Wearing an Apron at 14 Years Old
I started working at 14 years old. A diploma in bakery and pastry, then a certification in chocolate making. For ten years, I worked in demanding establishments: Lenôtre, La Maison du Chocolat, the Plaza Athénée. Places where you learn discipline, pace, and how to handle pressure.
I also spent a year in Australia. Working in my trade on the other side of the world, traveling between contracts, discovering other cultures and other ways of living. An experience that opened my mind in many ways.
For a long time, the goal was clear: start my own business. I tried, but between the sacrifices it required and a tough economic climate — in the middle of the Covid pandemic — the drive faded. No tragedy, just the honest realization that this path was no longer mine.
Finding My Way
When you leave a profession you've been in for ten years, you don't necessarily know what to do next. I tried music — a few months in a studio. I liked the world, but the rhythm, the atmosphere and the prospects didn't suit me.
Then, five months in Asia. The right time to enjoy life, step back and think about what I actually wanted to build.
Toward Tech
When I got back, my cousin brought up programming. My father thought it made sense — he had done some when he was younger, and I had always been behind a screen. My sister had also dabbled in code. The idea grew from there.
Looking into it, I saw what software development offered compared to pastry: better salary prospects, a wider range of opportunities, and above all a flexibility in working conditions that barely exists in a kitchen. I decided to try the 42 entrance exam — the piscine.
63 Hours a Week, for a Month
The 42 piscine is a month of total immersion. Nine hours a day, every day, no break. On top of that, 60 hours of commuting over the month in my case. You move forward exercise by exercise, concept by concept. You don't understand much at first, but you keep going. You talk with people who are sometimes in the same situation as you, sometimes not at all. It's not about being talented — it's about not giving up.
After the final exam — eight hours straight without a break — then a month of waiting, I finally got the result. I was in.
The Core Curriculum — and a Knee Down
The 42 core curriculum is where things get serious. Increasingly complex projects, C programming, system-level work, algorithms.
Then I injured my knee. Torn anterior cruciate ligament.
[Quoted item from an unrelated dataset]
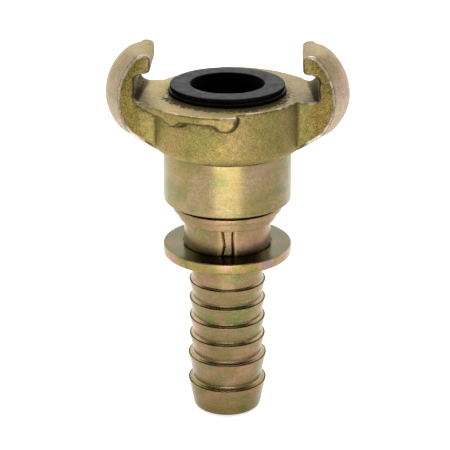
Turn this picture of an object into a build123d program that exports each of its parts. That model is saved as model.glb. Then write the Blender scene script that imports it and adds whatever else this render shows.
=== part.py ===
from build123d import *
import math
import os

# Twist-claw hose coupling half with a swivel hose tail.
# Origin: centre of the hose tail's bottom end. +Z runs up the bore to the claws,
# which stand along +X and -X.

# ---------------------------------------------------------------- driving sizes (mm)
claw_pitch = 42.0            # nose to nose, the standard spacing of this coupling family
claw_front_y = -10.0         # flat front side of both claws
claw_rear_y = 11.2           # rear side at the arms, where they are widest
claw_tip_y = 8.5             # both sides lean in to this at the tip
claw_bulge = 4.65            # how far the claw's back swells between its two sides
tip_bulge = 4.3              # the same at the tip
face_z = 97.5                # top face of the head
claw_top_z = 110.15

body_r = 22.0                # plain wall of the cast head
flange_r = 25.5              # locking flange of the cast head
flange_depth = 2.6
skirt_r = 18.3               # machined skirt under the cast head
skirt_bottom_z = 66.0
skirt_top_z = 81.9
skirt_fillet = 0.5
skirt_groove_height = 0.45   # turned line where the skirt meets the cast wall
skirt_groove_depth = 0.35
neck_fillet = 3.1

passage_r = 7.5              # air passage through the hose tail
spigot_r = 11.0              # turned spigot that the head swivels on
running_gap = 0.06
spigot_top_z = 91.2
spigot_chamfer = 0.6
mouth_flare = 1.4            # conical mouth at the top of the passage
mouth_depth = 2.4

collar_r = 18.6
collar_bottom_z = 49.1
collar_top_z = 52.25
seat_z = 51.85               # floor of the shallow recess that the sleeve stands in
seat_r = 13.0
collar_under_fillet = 0.8
collar_top_fillet = 0.35

long_barb_r = 11.6
short_barb_r = 11.2
barb_root_r = 10.0
barb_land = 0.25             # plain band under each barb's edge
barb_lean = 0.12             # the band leans in by this
barb_shelf_rise = 0.45       # the shelf above each barb's edge slopes up to the root
tail_end_r = 9.85
tail_end_fillet = 1.0
long_barb_edges = [8.7, 17.0]
short_barb_pitch = 5.8
top_barb_z = 40.7
short_barb_count = 4
tail_shank_r = 10.4

bush_shank_r = 14.5
bush_boss_r = 14.2
bush_rim_r = 15.85
bush_rim_z = 63.1
bush_rim_height = 1.6
bush_groove_r = 13.0         # deep groove between the rim and the skirt
bush_bottom_z = 60.4
bush_top_z = 73.0
bush_top_chamfer = 0.6

sleeve_r = 12.55
sleeve_gap = 0.15
sleeve_foot_chamfer = 0.5
sleeve_top_chamfer = 0.2
slot_width = 3.5             # at the outside of the sleeve
slot_inner_width = 1.9
slot_angle = -88.0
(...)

At that point, I was in the middle of minishell, one of the most demanding projects in the curriculum. I pushed hard with my partner to finish it before the surgery.
Minishell done, straight home. Surgery, then two months of doing nothing. No drive, no motivation, no headspace for coding. Meanwhile, my classmates kept moving forward. The stress of falling behind, of no longer being at the same level when I came back.
I had fallen behind. But nothing insurmountable. I caught up gradually, project by project.
Discovering DevOps
The Inception project laid the foundation. Docker, containers, infrastructure — I quickly understood the practical value of these tools in the professional world. Building reproducible environments, automating, thinking in systems rather than lines of code: that's what suits me.
Alongside that, I started Glasck with friends — a real project with real users and real infrastructure to manage. That's when DevOps went from an interest to a professional direction.
What Nobody Shows
I'll be honest: it's not easy every day. There are tools to learn constantly, gaps to fill in certain languages, moments where you look around and realize others are clearly ahead of you. Classmates who progress faster, who land jobs while you're still struggling.
Demotivation comes in waves. But it always ends up giving way to determination.
Step by step, it moves forward. Every tool learned, every project completed, every problem solved adds a brick. It's slow, it's not linear, but it moves forward.
What pastry taught me is that everything is built step by step. Code is no different.
For Those Who Are Hesitating
I've never been the strongest in my class. I don't have a job yet, no perfect track record to show. But for those considering a career switch, those hesitating to try 42 or another path into tech: it's possible. It will be demanding, there will be doubts and difficult comparisons. I can't promise it pays off. What I can say is that I'm moving forward, and that every day I get a little closer to my goal: a career that suits me, with working conditions that allow me to live well.